● GIVEN EXERCISE: Return the lines from the line containing "const cover = new THREE.Group();" through the line containing "noiseMiddle = 0.5" exactly. No other line should appear in the answer.

● DATA SHOWN:
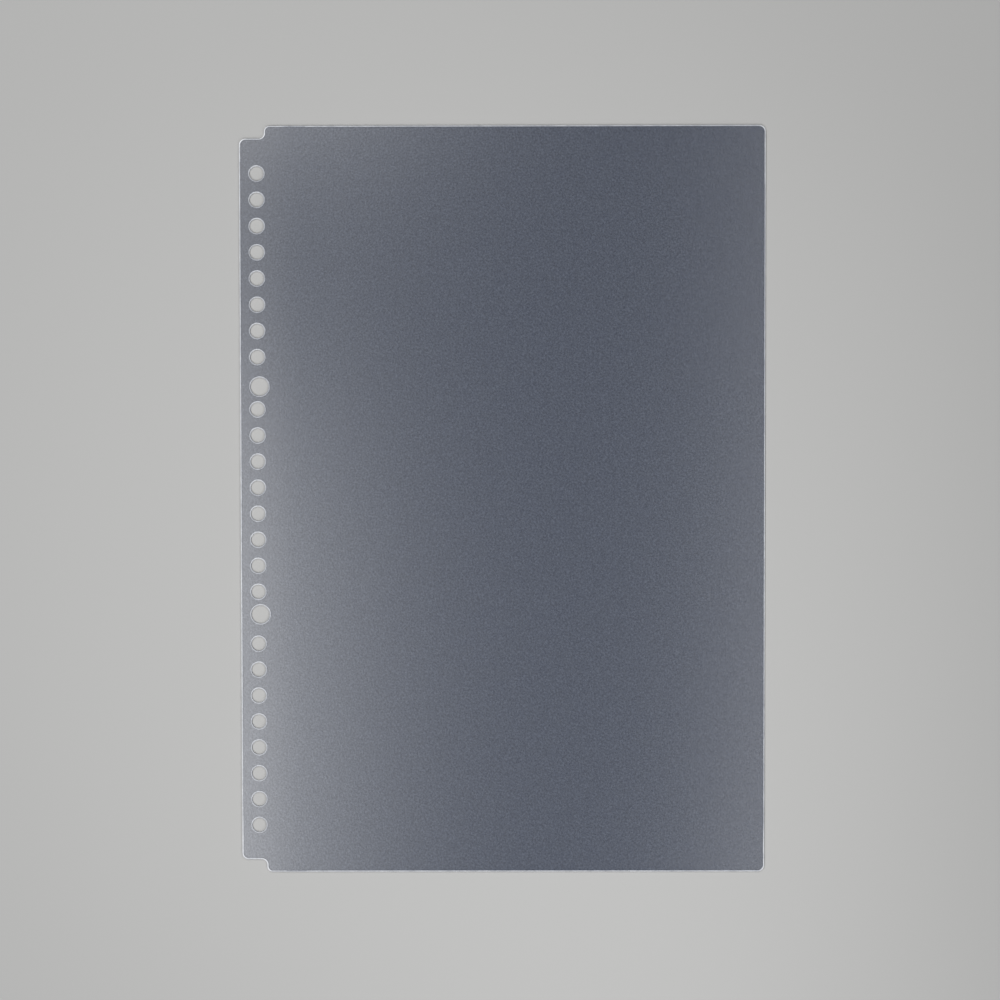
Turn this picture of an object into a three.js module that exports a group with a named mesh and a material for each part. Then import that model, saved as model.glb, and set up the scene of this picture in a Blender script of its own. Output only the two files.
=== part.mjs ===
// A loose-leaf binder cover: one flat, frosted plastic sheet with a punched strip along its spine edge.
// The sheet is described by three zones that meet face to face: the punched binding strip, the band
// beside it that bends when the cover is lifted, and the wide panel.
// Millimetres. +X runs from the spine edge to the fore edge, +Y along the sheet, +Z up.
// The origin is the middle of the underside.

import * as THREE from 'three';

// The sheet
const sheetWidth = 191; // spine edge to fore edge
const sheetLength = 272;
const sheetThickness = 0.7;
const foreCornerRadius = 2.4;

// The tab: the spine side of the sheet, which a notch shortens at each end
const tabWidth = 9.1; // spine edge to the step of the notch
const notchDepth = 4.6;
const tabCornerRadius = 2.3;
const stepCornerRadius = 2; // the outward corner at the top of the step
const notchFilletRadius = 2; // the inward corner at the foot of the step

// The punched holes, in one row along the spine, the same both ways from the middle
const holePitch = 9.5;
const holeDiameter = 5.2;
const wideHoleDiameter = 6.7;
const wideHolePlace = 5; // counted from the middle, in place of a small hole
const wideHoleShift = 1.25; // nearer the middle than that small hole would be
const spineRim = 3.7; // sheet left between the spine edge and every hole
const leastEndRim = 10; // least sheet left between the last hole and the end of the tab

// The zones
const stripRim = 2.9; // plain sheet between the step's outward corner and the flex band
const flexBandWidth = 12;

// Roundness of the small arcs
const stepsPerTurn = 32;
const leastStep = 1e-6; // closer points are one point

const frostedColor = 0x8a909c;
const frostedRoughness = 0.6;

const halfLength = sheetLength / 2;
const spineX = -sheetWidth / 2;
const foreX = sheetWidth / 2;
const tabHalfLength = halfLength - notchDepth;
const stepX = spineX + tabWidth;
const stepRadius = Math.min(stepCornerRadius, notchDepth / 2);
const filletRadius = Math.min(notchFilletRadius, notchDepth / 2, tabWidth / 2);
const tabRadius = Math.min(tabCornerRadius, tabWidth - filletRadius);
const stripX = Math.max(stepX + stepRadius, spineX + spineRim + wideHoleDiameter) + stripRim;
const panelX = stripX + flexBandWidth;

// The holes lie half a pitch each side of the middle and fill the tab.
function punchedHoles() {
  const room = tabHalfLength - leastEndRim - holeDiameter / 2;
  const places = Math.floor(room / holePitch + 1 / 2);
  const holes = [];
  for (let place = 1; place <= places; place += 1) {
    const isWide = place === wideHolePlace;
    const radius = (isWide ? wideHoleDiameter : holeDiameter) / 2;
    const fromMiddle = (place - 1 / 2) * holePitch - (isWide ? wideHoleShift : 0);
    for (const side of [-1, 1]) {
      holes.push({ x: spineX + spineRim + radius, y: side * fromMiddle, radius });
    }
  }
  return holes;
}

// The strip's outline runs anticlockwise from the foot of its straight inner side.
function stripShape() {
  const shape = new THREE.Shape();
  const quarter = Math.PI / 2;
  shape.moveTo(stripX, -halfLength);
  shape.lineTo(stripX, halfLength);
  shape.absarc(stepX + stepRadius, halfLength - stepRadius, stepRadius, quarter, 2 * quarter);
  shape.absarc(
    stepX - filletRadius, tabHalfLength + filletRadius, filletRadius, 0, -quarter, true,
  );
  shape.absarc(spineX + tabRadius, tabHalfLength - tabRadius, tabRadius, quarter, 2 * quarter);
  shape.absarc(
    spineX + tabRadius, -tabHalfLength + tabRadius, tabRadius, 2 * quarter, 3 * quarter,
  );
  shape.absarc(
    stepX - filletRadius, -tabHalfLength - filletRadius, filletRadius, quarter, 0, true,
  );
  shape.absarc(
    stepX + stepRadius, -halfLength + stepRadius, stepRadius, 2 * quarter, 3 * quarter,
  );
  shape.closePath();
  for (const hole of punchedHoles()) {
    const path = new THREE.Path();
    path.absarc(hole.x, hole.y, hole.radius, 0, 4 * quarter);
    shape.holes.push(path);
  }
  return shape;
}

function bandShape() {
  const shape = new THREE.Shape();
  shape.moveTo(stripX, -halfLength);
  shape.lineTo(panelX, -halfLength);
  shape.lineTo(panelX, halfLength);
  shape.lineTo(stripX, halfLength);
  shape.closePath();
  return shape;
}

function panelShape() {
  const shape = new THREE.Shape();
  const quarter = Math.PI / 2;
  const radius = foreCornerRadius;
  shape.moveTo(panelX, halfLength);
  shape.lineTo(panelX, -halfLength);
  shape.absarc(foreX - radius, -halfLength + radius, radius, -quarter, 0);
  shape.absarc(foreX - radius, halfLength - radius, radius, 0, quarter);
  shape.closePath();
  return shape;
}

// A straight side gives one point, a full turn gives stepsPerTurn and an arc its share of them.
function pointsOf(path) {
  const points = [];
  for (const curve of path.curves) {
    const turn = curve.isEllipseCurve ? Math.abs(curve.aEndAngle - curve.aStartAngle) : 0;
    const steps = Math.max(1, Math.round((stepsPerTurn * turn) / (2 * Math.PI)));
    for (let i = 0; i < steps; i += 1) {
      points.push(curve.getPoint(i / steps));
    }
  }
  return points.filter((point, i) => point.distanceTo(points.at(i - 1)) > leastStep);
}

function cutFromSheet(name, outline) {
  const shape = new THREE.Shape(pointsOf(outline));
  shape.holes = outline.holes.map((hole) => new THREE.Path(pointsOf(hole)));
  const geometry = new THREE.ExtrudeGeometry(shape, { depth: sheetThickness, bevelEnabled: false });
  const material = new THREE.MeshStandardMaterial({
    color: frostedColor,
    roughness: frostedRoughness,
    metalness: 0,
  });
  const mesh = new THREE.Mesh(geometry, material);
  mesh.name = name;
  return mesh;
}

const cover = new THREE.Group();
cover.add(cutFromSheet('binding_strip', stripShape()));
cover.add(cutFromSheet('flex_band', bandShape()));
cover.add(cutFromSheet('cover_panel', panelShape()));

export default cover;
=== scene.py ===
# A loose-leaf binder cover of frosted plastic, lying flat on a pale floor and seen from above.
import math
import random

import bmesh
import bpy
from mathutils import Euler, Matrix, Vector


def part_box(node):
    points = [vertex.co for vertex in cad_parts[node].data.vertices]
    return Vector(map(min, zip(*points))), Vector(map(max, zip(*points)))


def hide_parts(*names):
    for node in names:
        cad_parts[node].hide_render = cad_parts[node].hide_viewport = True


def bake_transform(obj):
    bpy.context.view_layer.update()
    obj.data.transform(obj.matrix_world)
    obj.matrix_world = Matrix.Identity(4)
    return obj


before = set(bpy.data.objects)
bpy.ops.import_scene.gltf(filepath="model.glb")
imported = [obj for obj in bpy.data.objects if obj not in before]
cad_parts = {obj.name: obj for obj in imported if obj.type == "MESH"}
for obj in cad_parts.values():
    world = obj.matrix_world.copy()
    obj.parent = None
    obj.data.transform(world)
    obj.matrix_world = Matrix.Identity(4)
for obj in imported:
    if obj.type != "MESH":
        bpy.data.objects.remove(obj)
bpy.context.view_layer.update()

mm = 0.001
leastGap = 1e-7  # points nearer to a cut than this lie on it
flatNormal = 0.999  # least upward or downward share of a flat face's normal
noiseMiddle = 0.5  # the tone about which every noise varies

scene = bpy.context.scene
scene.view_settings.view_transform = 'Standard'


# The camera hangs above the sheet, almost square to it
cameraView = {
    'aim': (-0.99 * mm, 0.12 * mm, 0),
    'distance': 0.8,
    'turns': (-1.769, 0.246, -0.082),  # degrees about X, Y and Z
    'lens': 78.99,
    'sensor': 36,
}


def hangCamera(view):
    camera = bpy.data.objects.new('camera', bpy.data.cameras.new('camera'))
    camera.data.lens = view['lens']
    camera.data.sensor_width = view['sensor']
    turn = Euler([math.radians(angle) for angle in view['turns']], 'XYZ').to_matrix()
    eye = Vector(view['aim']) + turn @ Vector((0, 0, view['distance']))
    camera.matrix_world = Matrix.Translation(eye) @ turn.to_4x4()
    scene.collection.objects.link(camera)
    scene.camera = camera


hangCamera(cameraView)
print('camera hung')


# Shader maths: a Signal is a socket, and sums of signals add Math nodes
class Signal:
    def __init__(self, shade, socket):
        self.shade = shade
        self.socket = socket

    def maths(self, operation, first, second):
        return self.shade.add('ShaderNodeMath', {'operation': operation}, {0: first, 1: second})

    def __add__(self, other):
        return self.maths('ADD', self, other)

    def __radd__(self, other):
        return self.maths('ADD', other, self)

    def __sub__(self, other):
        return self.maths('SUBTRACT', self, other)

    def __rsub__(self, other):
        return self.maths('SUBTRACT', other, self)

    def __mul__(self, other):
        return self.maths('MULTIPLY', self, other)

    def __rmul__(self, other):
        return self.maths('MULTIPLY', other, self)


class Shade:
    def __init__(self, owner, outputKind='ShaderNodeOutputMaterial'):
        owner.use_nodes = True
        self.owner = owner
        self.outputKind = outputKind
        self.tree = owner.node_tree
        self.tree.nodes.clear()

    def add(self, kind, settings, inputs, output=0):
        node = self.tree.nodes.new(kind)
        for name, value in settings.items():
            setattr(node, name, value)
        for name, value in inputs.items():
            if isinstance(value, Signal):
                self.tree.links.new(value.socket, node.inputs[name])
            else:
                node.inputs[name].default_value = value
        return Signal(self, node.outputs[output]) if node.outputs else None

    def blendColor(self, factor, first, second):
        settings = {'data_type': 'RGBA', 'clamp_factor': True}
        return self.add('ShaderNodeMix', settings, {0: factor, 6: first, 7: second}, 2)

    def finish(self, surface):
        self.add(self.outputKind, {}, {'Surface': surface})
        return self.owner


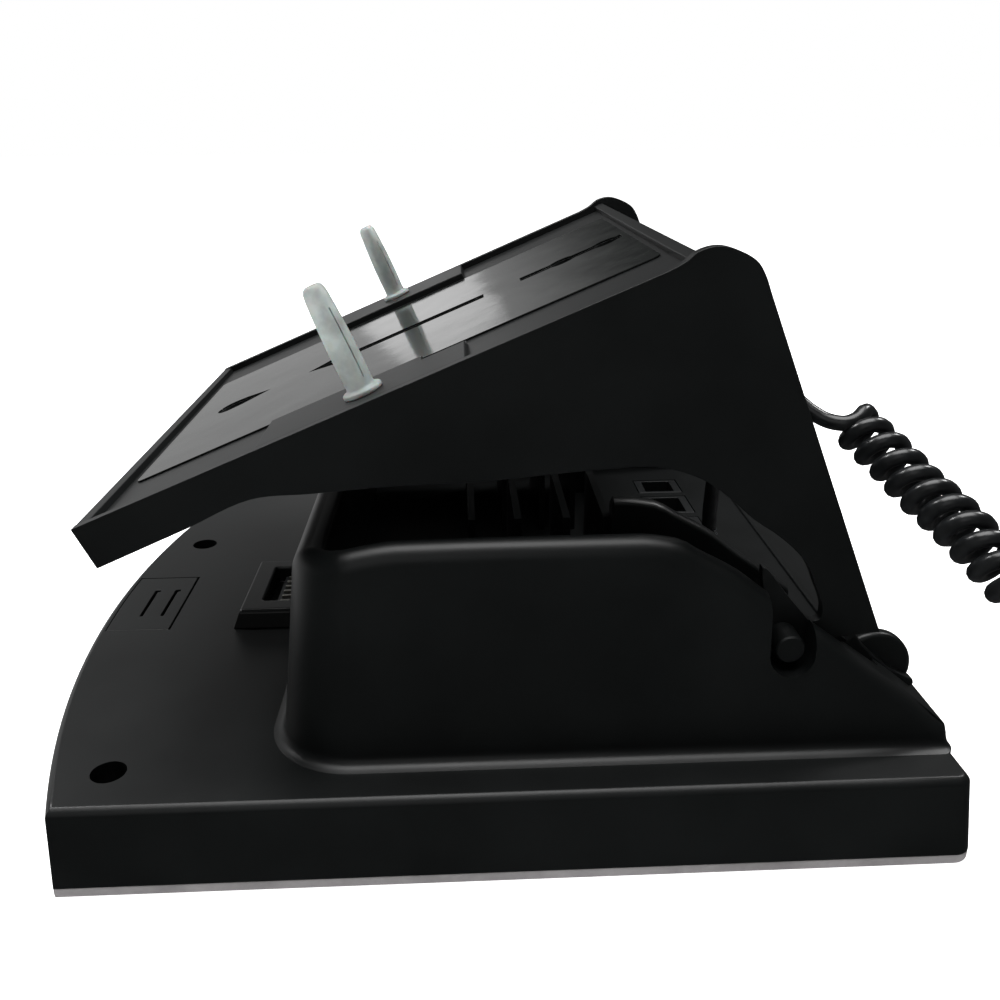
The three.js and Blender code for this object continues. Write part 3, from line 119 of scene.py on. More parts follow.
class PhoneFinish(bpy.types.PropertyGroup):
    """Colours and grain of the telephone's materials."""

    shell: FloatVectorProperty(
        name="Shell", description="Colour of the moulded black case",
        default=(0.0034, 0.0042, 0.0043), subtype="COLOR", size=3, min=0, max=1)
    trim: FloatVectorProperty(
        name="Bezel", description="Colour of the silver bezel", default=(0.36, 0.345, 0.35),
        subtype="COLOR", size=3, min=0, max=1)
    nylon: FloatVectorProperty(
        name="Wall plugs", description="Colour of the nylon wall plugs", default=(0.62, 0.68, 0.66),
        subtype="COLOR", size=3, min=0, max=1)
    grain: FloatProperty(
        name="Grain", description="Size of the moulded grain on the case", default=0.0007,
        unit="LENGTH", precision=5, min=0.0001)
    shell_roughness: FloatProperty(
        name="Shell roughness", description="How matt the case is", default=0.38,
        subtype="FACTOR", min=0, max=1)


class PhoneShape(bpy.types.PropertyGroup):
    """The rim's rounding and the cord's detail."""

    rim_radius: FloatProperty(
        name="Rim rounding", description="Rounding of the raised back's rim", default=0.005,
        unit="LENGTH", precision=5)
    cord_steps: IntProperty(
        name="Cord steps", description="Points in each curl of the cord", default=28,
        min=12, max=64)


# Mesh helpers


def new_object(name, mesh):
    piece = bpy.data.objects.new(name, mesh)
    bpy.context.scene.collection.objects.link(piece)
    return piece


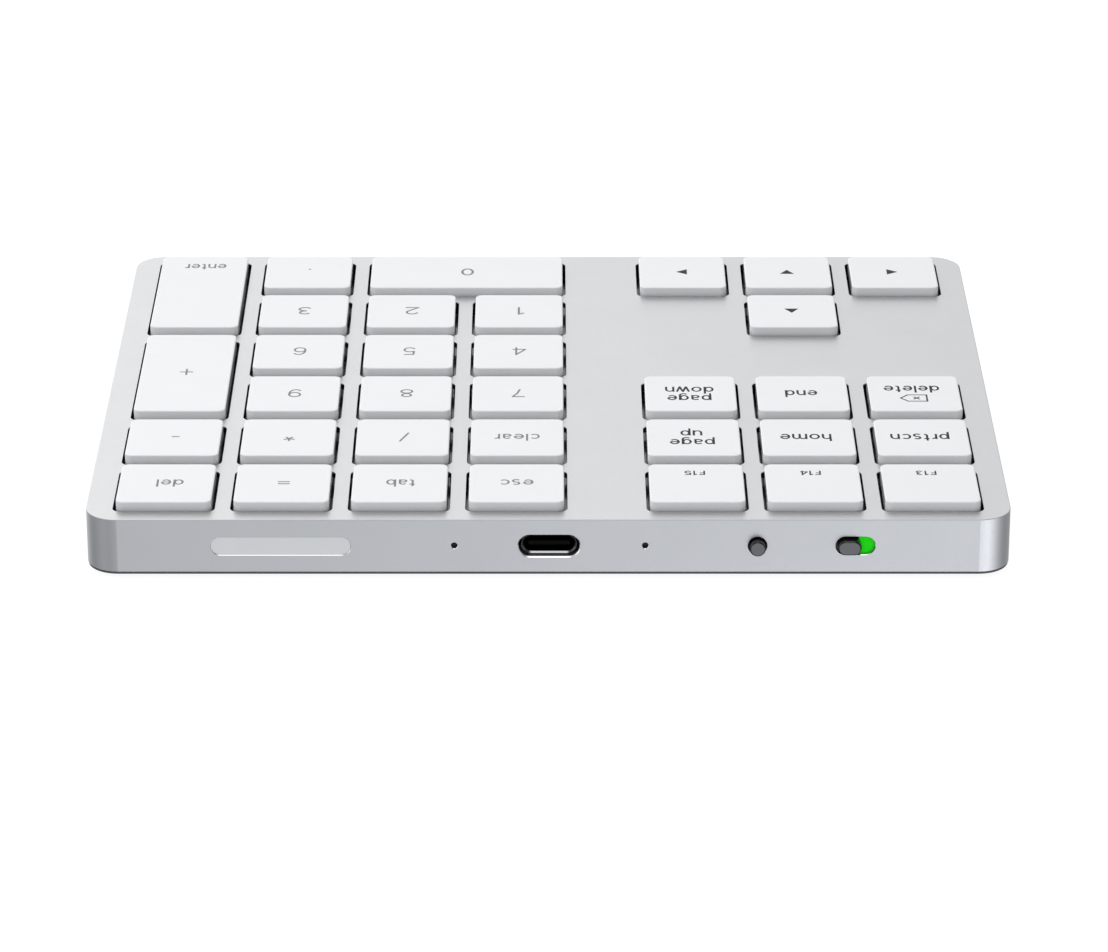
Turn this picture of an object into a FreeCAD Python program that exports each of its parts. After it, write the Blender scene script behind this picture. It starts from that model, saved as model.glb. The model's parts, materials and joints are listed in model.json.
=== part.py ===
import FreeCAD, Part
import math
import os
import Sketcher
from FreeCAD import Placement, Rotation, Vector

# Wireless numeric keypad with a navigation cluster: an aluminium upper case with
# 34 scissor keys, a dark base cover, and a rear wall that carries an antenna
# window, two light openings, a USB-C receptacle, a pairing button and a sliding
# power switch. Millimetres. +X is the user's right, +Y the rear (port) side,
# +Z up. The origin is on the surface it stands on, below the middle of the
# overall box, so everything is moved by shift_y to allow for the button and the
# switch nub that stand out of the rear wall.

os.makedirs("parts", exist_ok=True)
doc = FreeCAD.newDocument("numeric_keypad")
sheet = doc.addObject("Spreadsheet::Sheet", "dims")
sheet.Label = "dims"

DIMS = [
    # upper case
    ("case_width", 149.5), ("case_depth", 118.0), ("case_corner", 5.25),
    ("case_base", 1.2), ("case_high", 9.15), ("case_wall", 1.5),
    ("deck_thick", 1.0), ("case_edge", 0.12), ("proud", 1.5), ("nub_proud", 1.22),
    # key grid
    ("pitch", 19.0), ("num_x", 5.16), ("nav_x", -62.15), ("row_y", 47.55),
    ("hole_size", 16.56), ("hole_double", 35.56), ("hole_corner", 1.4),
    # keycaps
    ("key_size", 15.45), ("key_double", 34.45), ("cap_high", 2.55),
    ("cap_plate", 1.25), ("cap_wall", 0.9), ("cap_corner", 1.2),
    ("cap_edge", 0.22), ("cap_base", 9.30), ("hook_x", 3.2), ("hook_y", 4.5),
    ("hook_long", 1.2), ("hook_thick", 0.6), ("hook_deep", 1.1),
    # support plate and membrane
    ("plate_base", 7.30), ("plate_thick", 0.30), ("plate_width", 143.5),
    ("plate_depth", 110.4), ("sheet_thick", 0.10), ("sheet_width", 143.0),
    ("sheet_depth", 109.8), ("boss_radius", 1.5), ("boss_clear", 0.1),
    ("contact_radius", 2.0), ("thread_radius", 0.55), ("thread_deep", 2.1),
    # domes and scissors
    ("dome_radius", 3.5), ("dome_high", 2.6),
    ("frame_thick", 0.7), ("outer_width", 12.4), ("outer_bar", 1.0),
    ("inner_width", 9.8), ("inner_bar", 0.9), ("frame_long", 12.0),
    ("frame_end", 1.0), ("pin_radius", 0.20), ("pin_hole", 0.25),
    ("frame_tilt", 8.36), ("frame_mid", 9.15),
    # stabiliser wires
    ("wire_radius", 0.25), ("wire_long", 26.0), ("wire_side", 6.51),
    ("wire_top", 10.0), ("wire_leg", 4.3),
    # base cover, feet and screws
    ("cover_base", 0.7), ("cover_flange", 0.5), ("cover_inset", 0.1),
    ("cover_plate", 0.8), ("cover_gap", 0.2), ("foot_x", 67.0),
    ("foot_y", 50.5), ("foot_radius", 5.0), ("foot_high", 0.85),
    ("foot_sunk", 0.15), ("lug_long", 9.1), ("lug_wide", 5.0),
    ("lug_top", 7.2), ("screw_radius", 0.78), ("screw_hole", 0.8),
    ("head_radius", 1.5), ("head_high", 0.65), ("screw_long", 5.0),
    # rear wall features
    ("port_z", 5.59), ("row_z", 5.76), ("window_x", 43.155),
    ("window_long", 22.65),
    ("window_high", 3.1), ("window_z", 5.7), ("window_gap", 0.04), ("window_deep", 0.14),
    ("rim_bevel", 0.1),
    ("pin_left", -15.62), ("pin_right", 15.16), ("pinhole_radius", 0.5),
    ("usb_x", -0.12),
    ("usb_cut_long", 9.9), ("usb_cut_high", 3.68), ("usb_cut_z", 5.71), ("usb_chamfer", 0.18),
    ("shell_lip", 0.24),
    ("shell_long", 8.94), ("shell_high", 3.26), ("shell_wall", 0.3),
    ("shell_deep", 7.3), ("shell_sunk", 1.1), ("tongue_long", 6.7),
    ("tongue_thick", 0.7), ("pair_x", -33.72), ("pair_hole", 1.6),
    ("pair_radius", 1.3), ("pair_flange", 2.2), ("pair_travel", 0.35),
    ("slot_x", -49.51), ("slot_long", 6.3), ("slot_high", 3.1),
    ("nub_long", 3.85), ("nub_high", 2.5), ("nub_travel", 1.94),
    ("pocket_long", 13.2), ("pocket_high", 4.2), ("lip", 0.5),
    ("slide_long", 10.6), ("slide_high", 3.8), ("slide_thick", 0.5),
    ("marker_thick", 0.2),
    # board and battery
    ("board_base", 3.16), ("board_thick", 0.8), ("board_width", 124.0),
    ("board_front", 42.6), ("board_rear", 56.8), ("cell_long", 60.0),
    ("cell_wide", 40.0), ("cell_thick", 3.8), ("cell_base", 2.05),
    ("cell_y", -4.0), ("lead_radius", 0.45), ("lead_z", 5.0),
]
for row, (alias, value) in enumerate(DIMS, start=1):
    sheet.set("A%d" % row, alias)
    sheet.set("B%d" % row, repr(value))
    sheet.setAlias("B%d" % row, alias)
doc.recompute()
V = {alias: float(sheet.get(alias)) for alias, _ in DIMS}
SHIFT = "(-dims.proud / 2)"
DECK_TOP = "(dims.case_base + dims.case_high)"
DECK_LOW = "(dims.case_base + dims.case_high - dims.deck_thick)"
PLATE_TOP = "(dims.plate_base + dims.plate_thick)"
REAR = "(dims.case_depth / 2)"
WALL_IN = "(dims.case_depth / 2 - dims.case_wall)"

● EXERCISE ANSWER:
const cover = new THREE.Group();
cover.add(cutFromSheet('binding_strip', stripShape()));
cover.add(cutFromSheet('flex_band', bandShape()));
cover.add(cutFromSheet('cover_panel', panelShape()));

export default cover;
=== scene.py ===
# A loose-leaf binder cover of frosted plastic, lying flat on a pale floor and seen from above.
import math
import random

import bmesh
import bpy
from mathutils import Euler, Matrix, Vector


def part_box(node):
    points = [vertex.co for vertex in cad_parts[node].data.vertices]
    return Vector(map(min, zip(*points))), Vector(map(max, zip(*points)))


def hide_parts(*names):
    for node in names:
        cad_parts[node].hide_render = cad_parts[node].hide_viewport = True


def bake_transform(obj):
    bpy.context.view_layer.update()
    obj.data.transform(obj.matrix_world)
    obj.matrix_world = Matrix.Identity(4)
    return obj


before = set(bpy.data.objects)
bpy.ops.import_scene.gltf(filepath="model.glb")
imported = [obj for obj in bpy.data.objects if obj not in before]
cad_parts = {obj.name: obj for obj in imported if obj.type == "MESH"}
for obj in cad_parts.values():
    world = obj.matrix_world.copy()
    obj.parent = None
    obj.data.transform(world)
    obj.matrix_world = Matrix.Identity(4)
for obj in imported:
    if obj.type != "MESH":
        bpy.data.objects.remove(obj)
bpy.context.view_layer.update()

mm = 0.001
leastGap = 1e-7  # points nearer to a cut than this lie on it
flatNormal = 0.999  # least upward or downward share of a flat face's normal
noiseMiddle = 0.5  # the tone about which every noise varies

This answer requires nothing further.